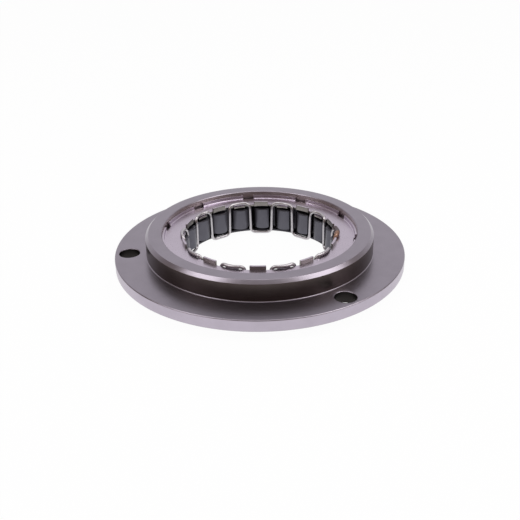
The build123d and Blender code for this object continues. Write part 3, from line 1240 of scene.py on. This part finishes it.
def set_camera(scene, stage):
    """The camera, in front of the clutch and above it."""
    lens = bpy.data.cameras.new("Camera")
    lens.lens = stage.lens
    lens.sensor_width = SENSOR_WIDTH
    camera = bpy.data.objects.new("Camera", lens)
    back = Vector((0, -cos(stage.elevation), sin(stage.elevation)))
    camera.location = Vector((stage.aim_side, 0, stage.aim_height)) + back * stage.distance
    roll = Matrix.Rotation(stage.roll, 3, "Z")
    camera.rotation_euler = (back.to_track_quat("Z", "Y").to_matrix() @ roll).to_euler()
    scene.collection.objects.link(camera)
    scene.camera = camera


class CLUTCH_OT_stage(bpy.types.Operator):
    """Set the floor, the soft boxes and the camera"""

    bl_idname = "clutch.stage"
    bl_label = "Stage"

    def execute(self, context):
        stage = clutch(context).stage
        scene = context.scene
        scene.view_settings.view_transform = "Standard"
        scene.world = studio_world(stage)
        lay_floor(stage)
        for azimuth, elevation, width, height in (
            (-stage.left_azimuth, stage.lamp_elevation, stage.left_width, stage.left_height),
            (stage.right_azimuth, stage.lamp_elevation, stage.right_width, stage.right_height),
            (0, pi / 2, stage.top_side, stage.top_side),
        ):
            hang_soft_box(scene, stage, azimuth, elevation, width, height)
        set_camera(scene, stage)
        return {"FINISHED"}


# ---- Add-on ----


class ClutchSettings(bpy.types.PropertyGroup):
    """Every setting of the clutch, by piece."""

    race: PointerProperty(type=RaceSettings, name="Outer race", description="Outer race")
    plate: PointerProperty(type=PlateSettings, name="Cage plate", description="Cage plate")
    sprag: PointerProperty(type=SpragSettings, name="Sprags", description="Sprags")
    wire: PointerProperty(type=WireSettings, name="Wire", description="Wire retainer and braze")
    stage: PointerProperty(type=StageSettings, name="Stage", description="Camera, floor and light")


OPERATORS = (
    CLUTCH_OT_outer_race,
    CLUTCH_OT_cage_plate,
    CLUTCH_OT_sprags,
    CLUTCH_OT_wire_retainer,
    CLUTCH_OT_inner_cage,
    CLUTCH_OT_stage,
)


class CLUTCH_PT_pieces(bpy.types.Panel):
    """Buttons that make each group of pieces"""

    bl_idname = "CLUTCH_PT_pieces"
    bl_label = "Sprag clutch"
    bl_space_type = "VIEW_3D"
    bl_region_type = "UI"
    bl_category = "Clutch"

    def draw(self, context):
        for operator in OPERATORS:
            self.layout.operator(operator.bl_idname)


CLASSES = (
    RaceSettings,
    PlateSettings,
    SpragSettings,
    WireSettings,
    StageSettings,
    ClutchSettings,
    *OPERATORS,
    CLUTCH_PT_pieces,
)


def register():
    for item in CLASSES:
        bpy.utils.register_class(item)
    bpy.types.Scene.clutch_finish = PointerProperty(type=ClutchSettings)


def unregister():
    del bpy.types.Scene.clutch_finish
    for item in reversed(CLASSES):
        bpy.utils.unregister_class(item)


def main():
    register()
    bpy.ops.clutch.outer_race()
    bpy.ops.clutch.cage_plate()
    bpy.ops.clutch.sprags()
    bpy.ops.clutch.wire_retainer()
    bpy.ops.clutch.inner_cage()
    bpy.ops.clutch.stage()


if __name__ == "__main__":
    main()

Aim of the exercise:
Only the lines from the beginning of the material above through the line with "scene.camera = camera" are wanted; extract them exactly.

Solution below:
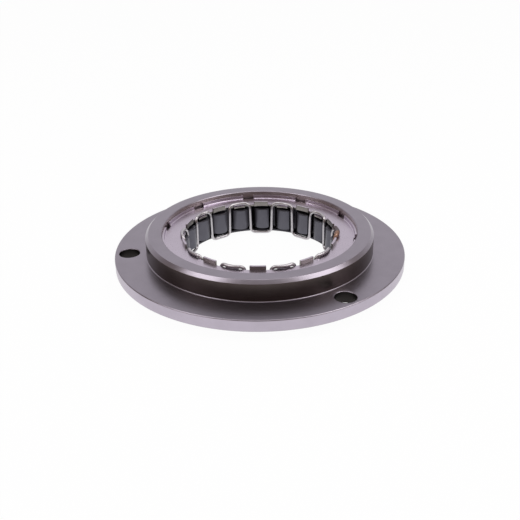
The build123d and Blender code for this object continues. Write part 3, from line 1240 of scene.py on. This part finishes it.
def set_camera(scene, stage):
    """The camera, in front of the clutch and above it."""
    lens = bpy.data.cameras.new("Camera")
    lens.lens = stage.lens
    lens.sensor_width = SENSOR_WIDTH
    camera = bpy.data.objects.new("Camera", lens)
    back = Vector((0, -cos(stage.elevation), sin(stage.elevation)))
    camera.location = Vector((stage.aim_side, 0, stage.aim_height)) + back * stage.distance
    roll = Matrix.Rotation(stage.roll, 3, "Z")
    camera.rotation_euler = (back.to_track_quat("Z", "Y").to_matrix() @ roll).to_euler()
    scene.collection.objects.link(camera)
    scene.camera = camera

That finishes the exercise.